# Circular Linked List in C++

Pre-requisite: Singly Linked Lists

## What is a Circular Linked List?

As the name suggest in a circular linked list, the last node of the linked list points to first node forming a circle. That is why it is called a circular linked list. A circular linked list is same as normal linked list except for the facts that no node in a circular linked list points to NULL as the last node points back to the first node.

It can be divided into two types:

• Singly Circular Linked List
• Doubly Circular Linked List

The following image depicts the structure of a singly circular linked list The following image depicts the structure of a doubly circular linked list ### Operations On Circular Linked List:

There are various operations that can be performed on a circular linked list. Some of the operations are listed below.

1. Insertion
1. At beginning
2. At the end
2. Deletion
1. From beginning
2. From the end
3. Traversal
4. Searching

## Implementing a Circular Linked List

To implement a circular linked list, we use a singly linked list and add a note at the end of the linked list which would point to the first node of the linked list.

Suppose we have a singly linked list as follows At the end of this linked list, we add a new node with the name “node”, later we make that node point to the first node.

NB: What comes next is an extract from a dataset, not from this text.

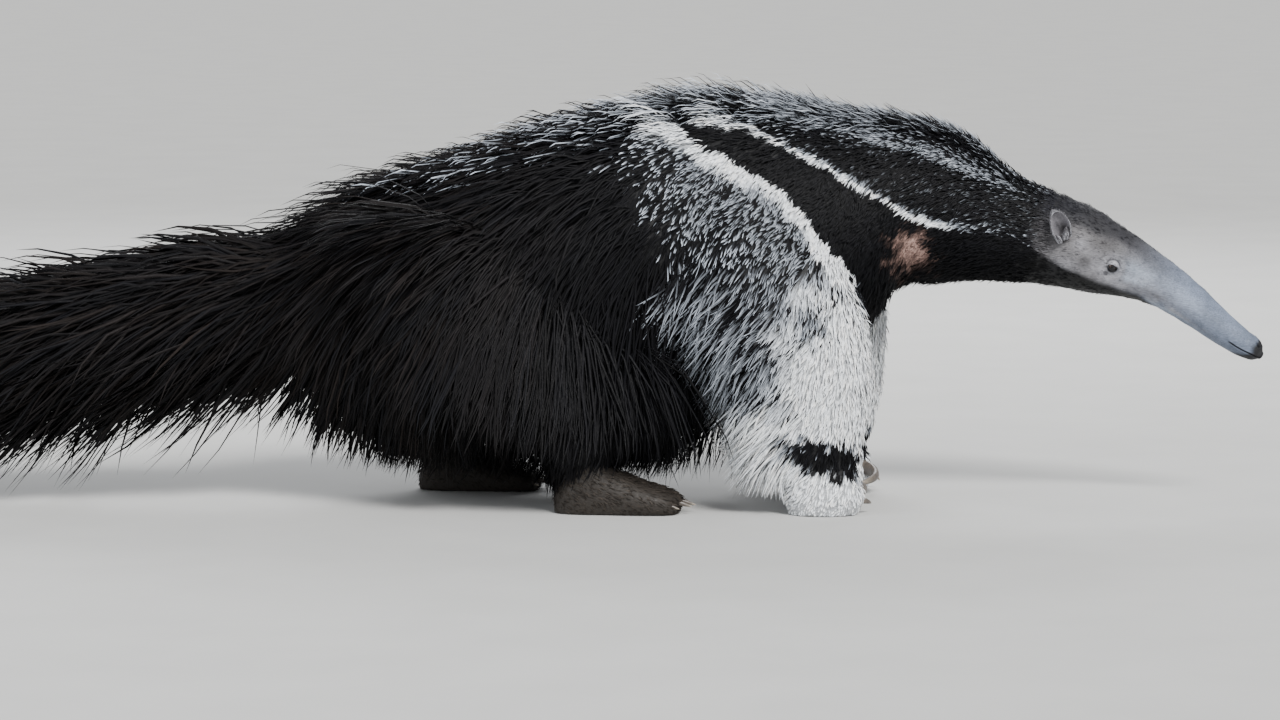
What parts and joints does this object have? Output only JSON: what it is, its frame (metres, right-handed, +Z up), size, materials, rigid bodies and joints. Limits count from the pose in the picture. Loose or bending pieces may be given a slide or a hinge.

The following diagram depicts the procedure. ### Insertion in a singly circular linked list:

Insertion at the beginning of a linked list:

We can insert at the beginning of CLL in O(1) and O(n) time complexity.

To achieve that, we iterate to the end of the CLL, and once we reach the last node we perform the following steps:

1. We make the next pointer of our newnode to point to the next of our last node
2. Change the next pointer of our last node to point it to the new node.
3. Return the new node [new head of your CLL]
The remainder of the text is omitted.